The Sentry notes that Colombian mercenaries have also trained “thousands of RSF fighters,” including child soldiers, embedding them deeply in the RSF’s campaign in North Darfur.

Colombian Veterans And Political Backlash


Former Colombian soldiers are attractive to firms like GSSG because of their advanced training and lower wage expectations compared with Western contractors.

Decades of warfare against the FARC and other guerrillas left Colombia with a large cohort of experienced veterans, many now recruited into private military roles.

Yet the mission in Sudan is not sanctioned by Bogotá. President Gustavo Petro has publicly condemned “mercenarismo” and apologized to Sudan’s authorities, while La Silla Vacía’s reporting on Colombians training RSF child soldiers has generated domestic outrage.

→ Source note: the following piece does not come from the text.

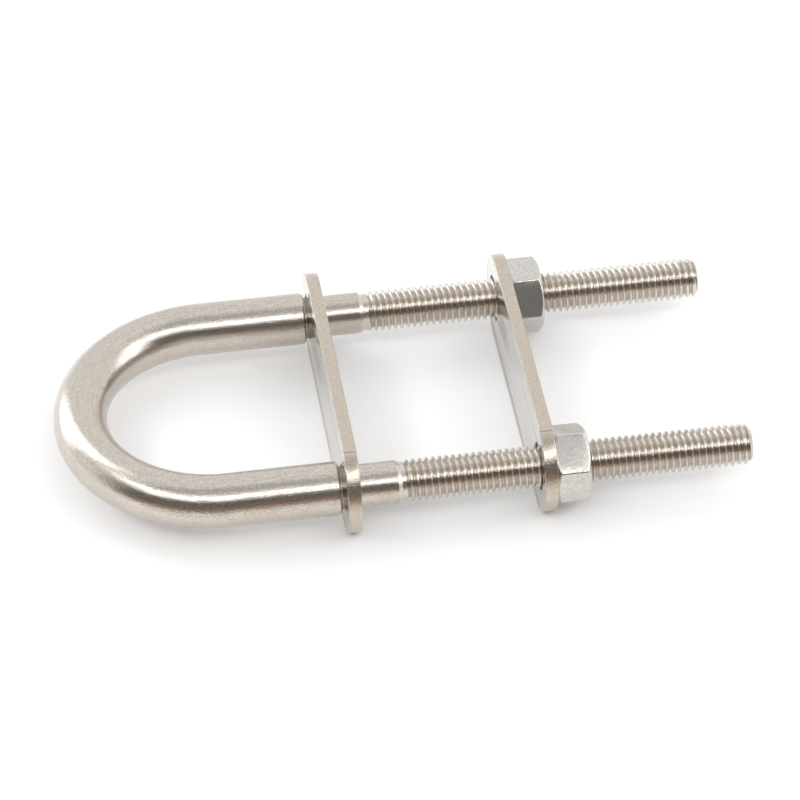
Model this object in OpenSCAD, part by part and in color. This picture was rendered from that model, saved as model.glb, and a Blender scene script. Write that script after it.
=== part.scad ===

Ideology, Gold Flows And Mercenary Manpower


The Sentry situates these deployments within a broader pattern of UAE reliance on foreign fighters, comparing the model to a “French Foreign Legion” embedded in Emirati security structures.

Abu Dhabi has previously employed foreign mercenaries, including Colombians, in Yemen and Libya, and sees the RSF as a long-term reservoir of manpower for regional operations.

The report also underscores commercial ties: the RSF is said to export large quantities of Sudanese gold illegally to Dubai, bypassing controls and duties, while UAE officials view Sudan’s regular army as too close to Islamist currents that ruled from 1989 to 2019.

The Sentry urges the United States, European Union and United Kingdom to investigate GSSG, Al Zaabi and associated Colombian entities, and to impose sanctions if they are still supplying mercenaries to the RSF in what Sudan War Monitor calls the world’s largest humanitarian crisis.